The lighting, dome, and colored glass mosaic make this one of the most impressive spaces in the entire museum. The mosaic is 8 meters tall and it displays, in a chronological and symbolic manner, different stages of work in the history of human development. This artwork was created by Giulio Rosso, who endowed his creation with a touch of Art Nouveau. The mosaic depicts scenes from life, work, and peace, which are all images and concepts that perfectly suit the building and its purpose.
Its advanced technology makes the museum attractive and suitable for all age groups. There are several rooms meant for teaching small children, in a natural way, about basic concepts regarding money.

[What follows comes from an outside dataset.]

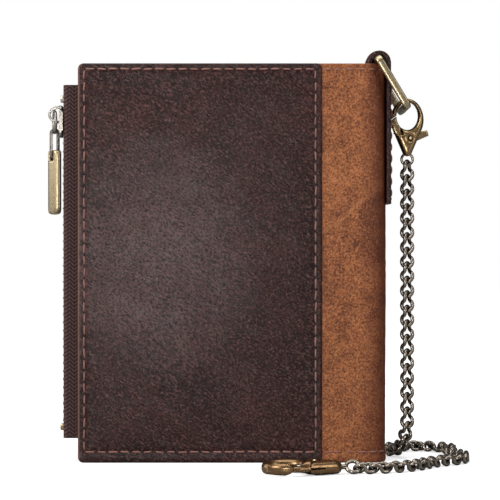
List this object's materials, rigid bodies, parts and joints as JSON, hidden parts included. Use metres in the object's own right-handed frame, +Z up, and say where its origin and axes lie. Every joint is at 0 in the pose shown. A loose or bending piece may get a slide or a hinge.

In addition, several rooms are provided for students who can simultaneously learn and have fun through different interactive games. The museum also offers a space for film projection. Here, interested visitors can watch any of the economy-related movies and documentaries found in the bank’s archive.
Inside the Museum you’ll find also a rich collection of Albanian coins and banknotes. The shop is opened from Monday to Friday, 09:00 – 12:15 to 13:15 – 15:00.
Visiting the Museum of the Bank of Albania requires the presentation of any document of identification. The museum is open on Tuesdays, Wednesdays and Thursdays, from 9 AM until 3 PM. For group visits, reservations are required.